Es cierto que quien mucho viva mucho verá, como sentencia mi vecino, pero también es verdad que una historia breve y clara merece la pena:  el río Purón es -dicen- uno de los ríos más cortos y limpios del mundo. Como los buenos políticos, entrega pronto el caudal y no deja lugar a corromperse.

Toda la cuenca del Purón cabe en la palma de una mano. Pero toda ella se visita en vano si no se atiende a su singularidad: del puente del Ferrocarril abajo, hacia la desembocadura, la historia local de la angula está por escribir. Entraba mucha, y cuando se empezó a pagar, despertó la tensión entre Purón y Vidiago: los vecinos se disputaban la costera con candiles de cristal en la mano, por la nocturnidad en ese arte de la pesca. De aquella, los aldeanos interrumpían su labor para acutar el sitio en la ribera. Dejaban una caja de madera en el lugar y volvían a rematar la ceba y ordeño, porque la posición para el lance era fundamental: el puestu Ladio al borde del río, por su mérito y veteranía, quedaba al margen de la discusión. Cuánta historia sin épica, pero escrita con la verdad de los días, permanece sepultada entre el olvido y la vegetación. El curso del río Purón merece una memoria inversamente proporcional a su geografía.

El pueblo, que lleva el nombre del río o viceversa, también merece atención: una vía rodada que acaba en si mismo es a la vez una suerte y un destino. Dicen los de Llanes que todo el entorno es de cine, sin darse cuenta de que las películas apenas logran pisarle los talones a la realidad. Por ejemplo, el puente del ferrocarril, de factura puntillosa, propia de una época en que la técnica se amoldaba al paisaje, sin reventarlo.

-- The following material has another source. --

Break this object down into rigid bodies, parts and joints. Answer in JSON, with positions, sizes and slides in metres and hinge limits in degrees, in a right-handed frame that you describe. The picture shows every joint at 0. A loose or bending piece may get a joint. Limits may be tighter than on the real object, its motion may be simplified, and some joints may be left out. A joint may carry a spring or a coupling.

Después, el túnel de vegetación que lleva desde la galaxia Llanes, masiva en fechas, al finisterre de Purón. El vial sinuoso que conduce hasta la moderada apertura del pueblo, con dos arquitecturas americanas a la entrada, equivale a una buena introducción, de esas sobre las que hay que volver una vez terminado el libro. La carretera, minúscula en largo por ancho, explica por ella misma la intimidad del valle y el adentramiento. Los vecinos de Purón son silenciosos. Quizá porque allí no llegan muchos, quizá porque allí todos apagan los motores.

El camino por la ribera del río también es corto y especial. Una antigua central hidroeléctrica con el rebosadero aún visible sirve ahora de bar, adjunta a un moderado aparcamiento. No puedo imaginar las apreturas de temporada, en un itinerario que nunca es claramente de a dos.

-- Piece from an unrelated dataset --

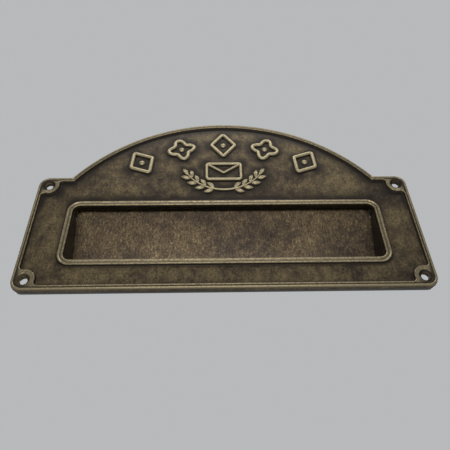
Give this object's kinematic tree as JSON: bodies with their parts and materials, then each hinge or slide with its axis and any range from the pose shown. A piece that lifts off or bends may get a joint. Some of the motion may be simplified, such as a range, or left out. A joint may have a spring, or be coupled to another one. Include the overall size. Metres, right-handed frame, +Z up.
{
  "type": "letter plate",
  "caption": "Cast brass letter plate with an arched top, a framed slot and a flap that swings inwards on a hinge rod.",
  "frame": {"origin": "centre of the four wall-screw holes, on the plane of the wall", "axes": "+X to the right as the front is seen, +Z up, the front faces -Y and the wall is the plane Y = 0"},
  "size_m": [0.29, 0.0282, 0.161],
  "materials": {
    "aged_brass": "dark brown patina, worn to pale gold on raised edges",
    "flap_brass": "dark speckled patina",
    "chute_brass": "brown patina",
    "rod_brass": "drawn bar",
    "washer_brass": "stamped",
    "screw_brass": "turned",
    "spring_steel": "dark, oiled",
    "buffer_rubber": "matt"
  },
  "bodies": {
    "plate": {"front_plate": "aged_brass", "left_cheek": "chute_brass", "right_cheek": "chute_brass", "sill": "chute_brass", "hood": "chute_brass", "hinge_rod": "rod_brass", "left_rod_washer": "washer_brass", "right_rod_washer": "washer_brass", "left_rod_clip": "spring_steel", "right_rod_clip": "spring_steel", "left_buffer": "buffer_rubber", "right_buffer": "buffer_rubber", "cheek_screws": "screw_brass", "cheek_screw_washers": "washer_brass", "sill_screws": "screw_brass", "sill_screw_washers": "washer_brass", "hood_screws": "screw_brass", "hood_screw_washers": "washer_brass"},
    "flap": {"flap": "flap_brass"}
  },
  "joints": [
    {"name": "flap_hinge", "type": "hinge", "parent": "plate", "child": "flap", "pos_m": [0, 0.006, 0.024], "axis": [1, 0, 0], "range_deg": [0, 70]}
  ]
}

Al dejar el coche comienza el camino a pie, primero por la margen derecha del río, luego, tras un puente, por la izquierda. En apenas media hora, se alcanzan las principales fuentes del río, con un agua cristalina sin metáfora ni exageración: la cámara fotográfica no la recoge, y si nada mueve la superficie, las imágenes reproducen las piedras del fondo como si el cauce estuviera seco.

La vegetación, exuberante, proporciona a quien lo quiera ver un buen repertorio de verdes: el acentuado de los berros, el de la zarzamora, que los gallegos dicen silva y nosotros bardo, el decaído de las aulagas, aquí árgomas, y el de tono ceniciento en los brezales, apoderándose de unas cuestas a punto de quedar huérfanas en ganado.

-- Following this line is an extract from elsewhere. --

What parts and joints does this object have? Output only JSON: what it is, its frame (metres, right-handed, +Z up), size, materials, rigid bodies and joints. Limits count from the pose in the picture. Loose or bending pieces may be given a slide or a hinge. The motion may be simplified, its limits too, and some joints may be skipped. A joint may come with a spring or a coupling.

Todo el recorrido por la ribera del Purón es manso, con pequeños prados de otro tiempo. El monte se va viniendo encima y alrededor, esquivado por el cauce. Al final, en forma de embudo, el camino se va entrometiendo en el relieve; y casi al término, tras la balsa y azud de la piscifactoría, el insólito nacimiento del Purón, donde el agua es incolora, como dicen los libros.